How Congress could bring back HIV/AIDS
When the HIV/AIDS epidemic raged across the United States in the 1980s, the federal government looked the other way. The result was unimaginable suffering and the loss of hundreds of thousands of lives. If you think our federal government learned the lessons of that moral outrage, think again.
Thursday, the House is set to vote on a GOP plan to repeal and replace the Affordable Care Act that would effectively gut access to lifesaving HIV prevention and care for thousands of low-income Americans. That plan, if enacted, would reverse years of hardearned progress and sabotage realistic plans for the United States to become the first country to end AIDS as an epidemic.
Recent studies have proven that people with HIV who get early and consistent anti-retroviral treatment will maintain good health and cannot transmit the virus to others. We also have the most promising drug yet for protecting against HIV/AIDS: Truvada, a preexposure prophylaxis (“PrEP”) pill that reduces the risk of contracting HIV by close to 99% when taken daily.
With these advances, we finally have the tools to end AIDS, even without a cure.
Through the Affordable Care Act’s Medicaid expansion and other programs, hundreds of thousands of people have been able to get consistent HIV care or access PrEP and stay HIV-negative.
The American Health Care Act would drastically decrease health coverage options, increase costs and make it harder, if not impossible, for many people to get lifesaving HIV prevention and treatment services.
Rolling back Medicaid expansion and reducing federal Medicaid contributions with per capita caps would be especially harmful, and could return us to a time when people with HIV had to become so ill they were disabled before qualifying for Medicaid.
Let’s build on our progress, not undo it. Uninsured rates were halved for people with HIV in states that expanded Medicaid under the Affordable Care Act, compared with no change in states that haven’t expanded. The act also created opportunities for many of our at-risk citizens to obtain PrEP and protect themselves from the virus.
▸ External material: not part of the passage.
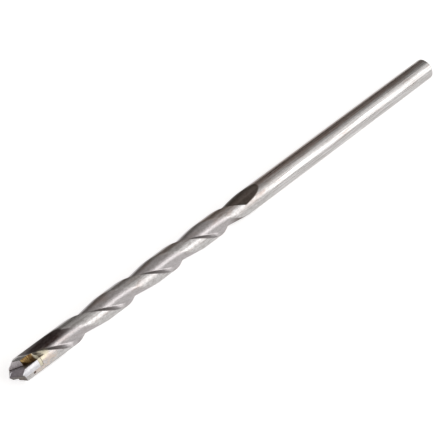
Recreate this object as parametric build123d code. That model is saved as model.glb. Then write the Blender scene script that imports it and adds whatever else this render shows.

And we see the results. New HIV infections in New York State are down over 40% from 10 years ago, compared with increasing rates of infection in other parts of the country.
Experts agree that current antiretroviral therapy, taken as treatment or prevention, holds the key to ending the HIV/AIDS epidemic altogether. In fact, retaining people with HIV in consistent care and increasing the availability of PrEP are key planks in Gov. Cuomo’s plan to end the epidemic in New York State by 2020.
If the federal government impedes access to this cuttingedge medicine, it is virtually guaranteeing that these positive trends will be reversed.
To keep moving forward, we need a health plan to stabilize and build on what’s working. We must maintain the current Medicaid structure, including expansion in all parts of the country. We must guarantee access to an affordable, essential benefits package that includes preventive services, prescription drugs and behavioral health care. Nondiscrimination protections and upfront premium and cost-sharing assistance are critical for thousands of low-income people with HIV and other chronic conditions. And we must commit to not defunding or cutting the Prevention and Public Health Fund or the Centers for Disease Control and Prevention.
We were diagnosed with HIV in 2002 and 2004, respectively. We are both alive today because activists organized, pleaded, protested and put their bodies on the line, demanding that the federal government take action.
We cannot turn back. We cannot allow President Trump, House Speaker Paul Ryan and Senate Majority Leader Mitch McConnell to take us back. We have made too much progress and we have come too close to victory to let this happen. Lawmakers must come together and oppose this plan. Lives are literally depending on it.